6. Focus on aid that helps people, not guns and military aid. As we face another battle on budget cuts, why not put military aid to Latin America on the chopping block. There's no war anywhere in the region, if Colombia's peace talks succeed. Focus on aid that actually helps people: disaster assistance, including reconstruction aid for Haiti; aid for health care, education, micro-loans, improving justice systems, and community development. Ensure that aid programs are consulted with the people they intend to benefit.
7. Speak up for human rights. While the United States isn't perfect, as our Latin American friends readily tell us, our government should speak up for human rights in this hemisphere. But do it fairly. When a left-wing government restricts freedom of the press, the United States should speak against this. When governments the U.S. favors -- like Colombia and Mexico--fail to prosecute human rights abuses committed by their militaries, the United States should press for justice, including by suspending military aid when needed.

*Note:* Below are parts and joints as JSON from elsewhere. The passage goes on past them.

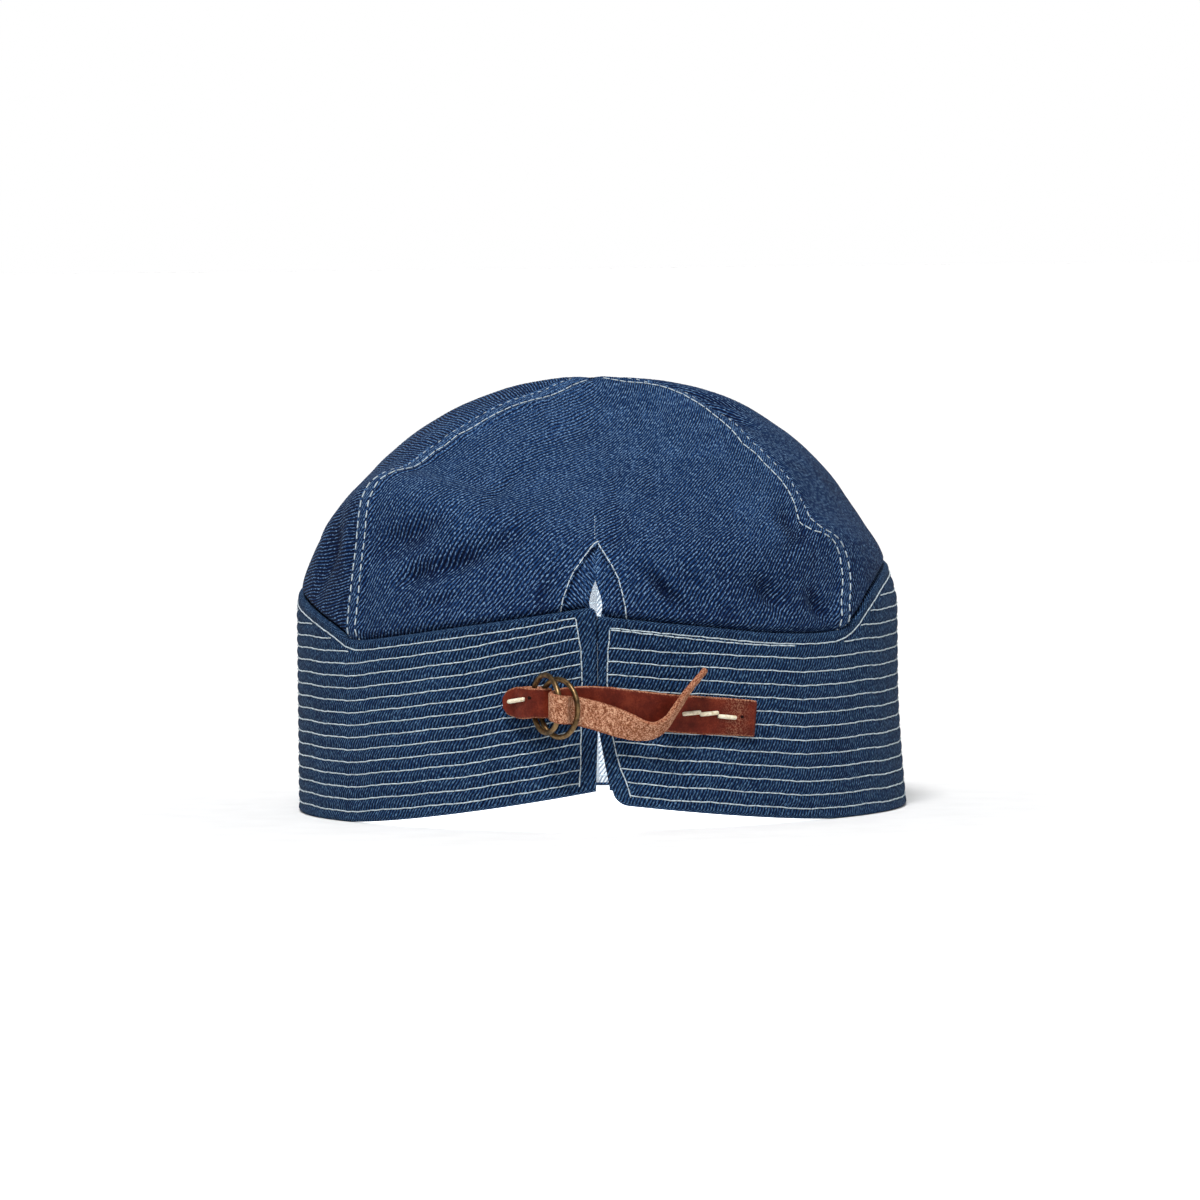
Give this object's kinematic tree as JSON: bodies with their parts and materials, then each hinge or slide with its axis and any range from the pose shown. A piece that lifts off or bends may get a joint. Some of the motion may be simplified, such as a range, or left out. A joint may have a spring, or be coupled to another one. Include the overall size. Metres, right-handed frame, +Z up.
{
  "type": "denim work cap",
  "caption": "Soft domed denim cap with a tall stitched band, a keyhole vent at the back and a leather strap cinched through brass rings.",
  "frame": {"origin": "centre of the whole cap's footprint on the plane that the rim stands on", "axes": "+Z up through the crown, -Y is the back of the cap with the split and the strap, +Y the front, +X the right side seen from behind"},
  "size_m": [0.182, 0.218, 0.1289],
  "materials": {
    "crown_denim": "washed indigo twill, matte",
    "band_denim": "raw indigo twill with off-white topstitching, matte",
    "leather": "red-brown full-grain leather, satin",
    "brass": "antique brass wire, worn satin"
  },
  "bodies": {
    "root": {"crown_back": "crown_denim", "crown_right": "crown_denim", "crown_front": "crown_denim", "crown_left": "crown_denim", "vent_facing": "crown_denim", "band": "band_denim", "ring_tab": "leather", "ring_back": "brass", "ring_front": "brass", "strap": "leather"}
  },
  "joints": []
}
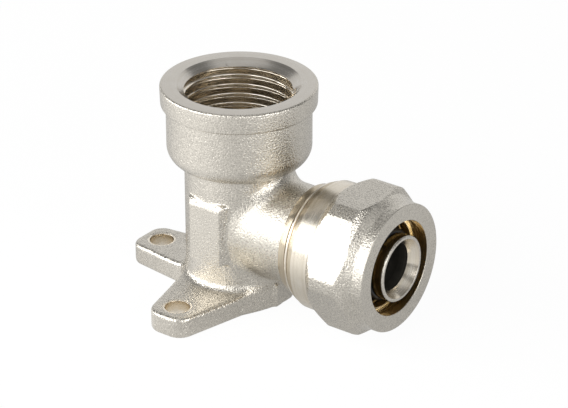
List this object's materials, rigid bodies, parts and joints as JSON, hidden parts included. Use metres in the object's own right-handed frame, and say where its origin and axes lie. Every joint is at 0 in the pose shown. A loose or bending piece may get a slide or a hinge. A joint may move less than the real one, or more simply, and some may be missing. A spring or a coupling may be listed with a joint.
{
  "type": "wall plate elbow",
  "caption": "Brass wall plate elbow: female threaded socket on a lugged plate, with a sideways compression outlet for multilayer pipe, its hex nut, split ring and seals.",
  "frame": {"origin": "centre of the wall face, on the threaded socket's axis", "axes": "+Z out of the wall along the socket's axis, +X along the outlet towards its mouth, +Y completes the right-handed frame"},
  "size_m": [0.0565, 0.044, 0.04],
  "materials": {
    "nickel_body": "nickel-plated forged brass, shot-blasted, with turned faces",
    "nickel_nut": "nickel-plated brass, turned and satin",
    "bare_brass": "bare turned brass",
    "seal_rubber": "smooth black rubber",
    "washer_plastic": "black moulded plastic"
  },
  "bodies": {
    "fitting": {"elbow_body": "nickel_body", "o_ring_inner": "seal_rubber", "o_ring_outer": "seal_rubber", "insulating_washer": "washer_plastic"},
    "ring": {"split_ring": "bare_brass"},
    "nut": {"compression_nut": "nickel_nut"}
  },
  "joints": [
    {"name": "ring_slide", "type": "slide", "parent": "fitting", "child": "ring", "axis": [1, 0, 0], "range_m": [0, 0.006]},
    {"name": "nut_turn", "type": "hinge", "parent": "ring", "child": "nut", "pos_m": [0.018, 0, 0.0146], "axis": [1, 0, 0], "range_deg": [0, 1440]}
  ],
  "couplings": [
    {"joint": "ring_slide", "follows": "nut_turn", "m_per_rad": 0.00023873}
  ]
}
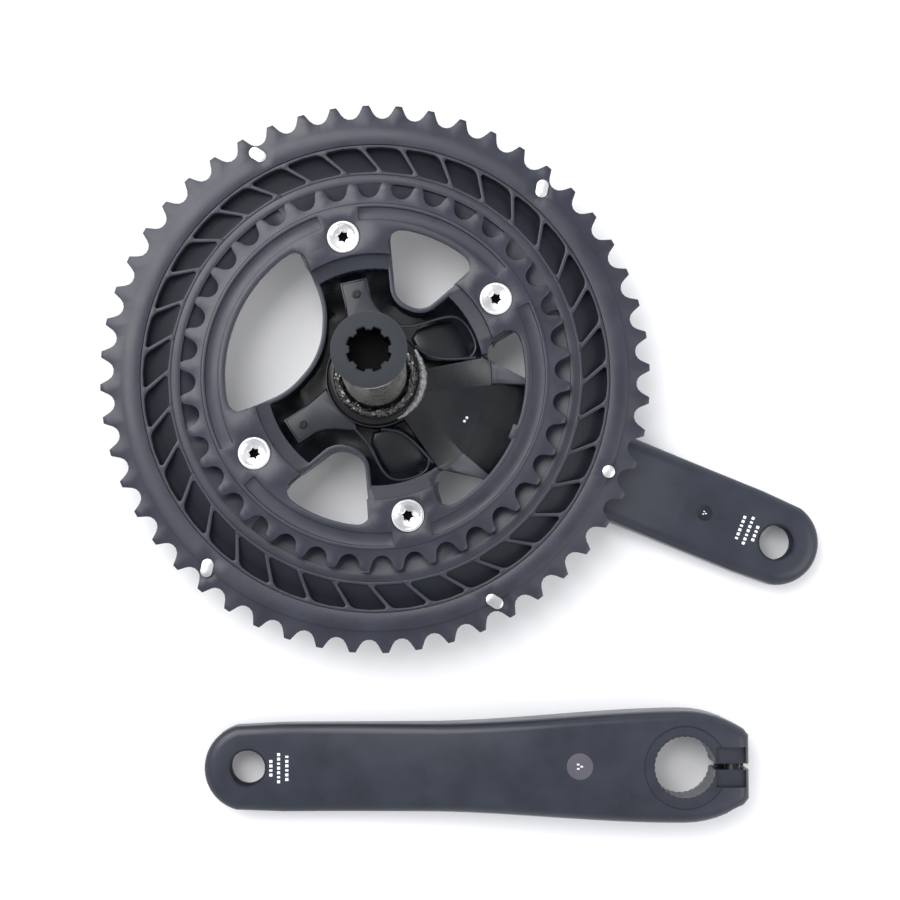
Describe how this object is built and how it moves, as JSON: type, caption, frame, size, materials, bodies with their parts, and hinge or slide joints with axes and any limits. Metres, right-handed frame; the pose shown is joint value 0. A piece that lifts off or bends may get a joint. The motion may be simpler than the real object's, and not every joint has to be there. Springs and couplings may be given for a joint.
{
  "type": "bicycle crankset",
  "caption": "Two-piece road crankset with hollow axle, four-arm spider and double chainring, its clamp-on left arm lying loose beside it.",
  "frame": {"origin": "on the axle's axis, in the plane of the arms' outer faces, on which the crankset lies", "axes": "+Z along the axle from the right arm towards its free left end, +X along the loose left arm from pedal hole to clamp, +Y from the left arm towards the chainrings"},
  "size_m": [0.2803, 0.2795, 0.132],
  "materials": {
    "arm_anodised": "satin anodised, dark blue-grey",
    "ring_anodised": "matte anodised, near black",
    "rib_resin": "moulded resin, matte",
    "axle_steel": "ground steel with a film of grease",
    "bolt_steel": "turned, nickel plated",
    "pin_steel": "bright",
    "seal_rubber": "oily black",
    "cap_resin": "moulded, fine grain",
    "label": "printed disc"
  },
  "bodies": {
    "drive_side": {"right_crank_arm": "arm_anodised", "axle": "axle_steel", "axle_seal": "seal_rubber", "axle_collar": "axle_steel", "big_chainring": "ring_anodised", "rib_ring": "rib_resin", "small_chainring": "ring_anodised", "ring_bolt_1": "bolt_steel", "ring_bolt_2": "bolt_steel", "ring_bolt_3": "bolt_steel", "ring_bolt_4": "bolt_steel", "shift_pin_1": "pin_steel", "shift_pin_2": "pin_steel", "shift_pin_3": "pin_steel", "shift_pin_4": "pin_steel", "chain_drop_pin": "pin_steel", "right_label": "label"},
    "preload_cap": {"preload_cap": "cap_resin"},
    "left_arm": {"left_crank_arm": "arm_anodised", "left_label": "label"},
    "pinch_bolt_1": {"pinch_bolt_1": "bolt_steel"},
    "pinch_bolt_2": {"pinch_bolt_2": "bolt_steel"},
    "stopper_plate": {"stopper_plate": "cap_resin"}
  },
  "joints": [
    {"name": "preload_cap_turn", "type": "hinge", "parent": "drive_side", "child": "preload_cap", "pos_m": [0, 0, 0.13], "axis": [0, 0, 1], "continuous": true},
    {"name": "left_arm_lift", "type": "slide", "parent": "drive_side", "child": "left_arm", "axis": [0, 0, 1], "range_m": [0, 0.06]},
    {"name": "pinch_bolt_1_turn", "type": "hinge", "parent": "left_arm", "child": "pinch_bolt_1", "pos_m": [0.1384, -0.1514, 0.0055], "axis": [0, 1, 0], "continuous": true},
    {"name": "pinch_bolt_2_turn", "type": "hinge", "parent": "left_arm", "child": "pinch_bolt_2", "pos_m": [0.1384, -0.1514, 0.0136], "axis": [0, 1, 0], "continuous": true},
    {"name": "stopper_flip", "type": "hinge", "parent": "left_arm", "child": "stopper_plate", "pos_m": [0.1384, -0.1514, 0.0055], "axis": [0, -1, 0], "range_deg": [0, 40]}
  ]
}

8. Decisively support human rights in Honduras. Honduras is in crisis. Since the June 2009 coup in Honduras, human rights protections, never strong, have been severely weakened. Human rights defenders, LGBT community members, leaders in poor farming communities, and opposition activists have been threatened and killed, in crimes for which there is no justice. Military, police and private security guards are unaccountable. The United States should suspend military and police aid to Honduras while using aid and tough diplomacy to help Honduras strengthen the failing justice system.
9. Support the Inter-American human rights system. To its credit, the Obama administration has actively supported the Inter-American human rights system, including the Inter-American Commission on Human Rights and the Inter-American Court of Human Rights, which many Latin American governments of left, right and center have recently sought to weaken. 2013 will be an important year to join with civil society groups across the Americas to ensure reforms strengthen, not weaken, this system's role as the last recourse for victims who fail to attain justice in their countries.
10. Finally, clean up our own act. The United States' voice on human rights will be stronger, of course, if our government sticks to human rights principles in its own actions. Drone strikes that kill civilians, rendition, indefinite detention and complete lack of due process for terror suspects weaken U.S. credibility in Latin America as well as in other regions of the world.
Now, if we could keep these resolutions, 2013 would be a banner year for U.S.-Latin American relations.